1. MasterServer 从 TaskNode 构建 TaskInstance
2. MasterServer 通过 MasterBaseTaskExecThread 提交 TaskInstance 到数据库
3. MasterServer 分派 TaskInstance
3.1 从 TaskInstance 构建 TaskExecutionContext
3.2 从 TaskExecutionContext 构建 Command
3.3 MasterServer 通过 NettyExecutorManager 向 WorkerServer 发送 Command
3.4 MasterServer 等待并接收结果
4. WorkerServer 通过 NettyRemotingServer 接收 Command，其中 TaskExecuteProcessor 处理 `TASK_EXECUTE_REQUEST` 类型的 Command，并从 Command 中拿到 TaskExecutionContext
5. WorkerServer 由 TaskExecuteThread 处理 TaskExecutionContext
6. WorkerServer 通过 TaskCallbackService 向 MasterServer 返回结果

首先，在从 TaskNode 创建 TaskInstance 时将 FAKE 标记到 TaskInstance 上。
之后，有多个地方可以拦截并处理 TaskInstance/TaskExecutionContext 里的标记：

### 想法 A：在 MasterServer 端即跳过(skip)该任务

结果：只有在 MasterServer 端做处理，创建了 TaskInstance 后即可结束流程处理下一个 Task。
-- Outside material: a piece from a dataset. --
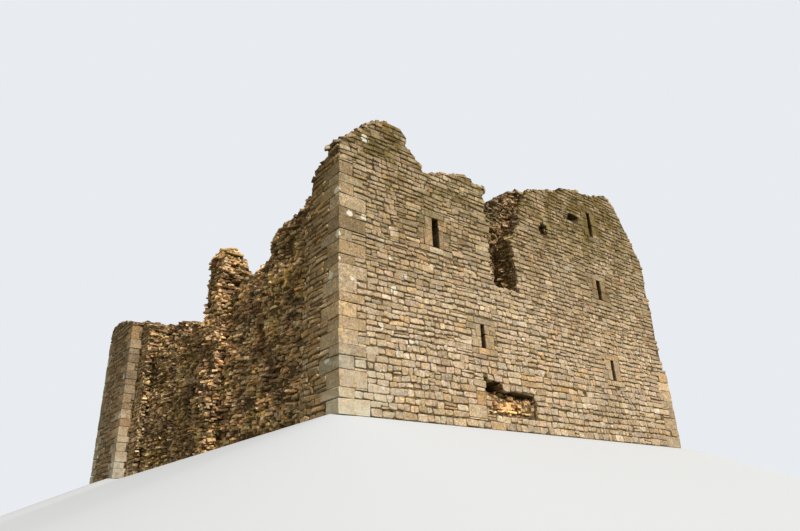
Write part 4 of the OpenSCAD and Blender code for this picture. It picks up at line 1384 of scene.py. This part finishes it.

TaskInstance 不写数据库，也没有 Command、不用等 Master-Worker 的交互，WorkerServer 不需任何处理。

在上述任务处理流程中的 1、2 之间，MasterServer 通过 `MasterExecThread.submitTaskExec()` 为每个 TaskInstance 创建了一个 MasterBaseTaskExecThread 子类来异步处理 TaskInstance。

因此，可以就在这里创建一个 SkippedTaskExecThread 直接更新任务状态。

### 想法 B：在 WorkerServer 端空跑(fake run)该任务

结果：所有 MasterServer 端的流程都正常进行，只是 WorkerServer 识别 FAKE 标记并做一次空跑。

WorkerServer 从 TaskExecutionContext 里拿到 SKIPPED 标记，不调用具体的处理器，直接返回成功。

## 子目标 3 的设计

现有的后端接口中，`ProcessDefinitionController` 的 `/save` `/update` 接口都接受一个 `String processDefinitionJson` 字段。该字段通过 `JSONUtils.parseObject()` 产生 `ProcessData`，它有一个 `List<TaskNode> tasks` 成员。

即：runFlag 字段是通过 JSON 库（fastjson）自动解析的，因此无需额外处理。只要前端传递 `FAKE` 字符串即可。

额外地，一个可能的改进是增加该字段的有效性检查。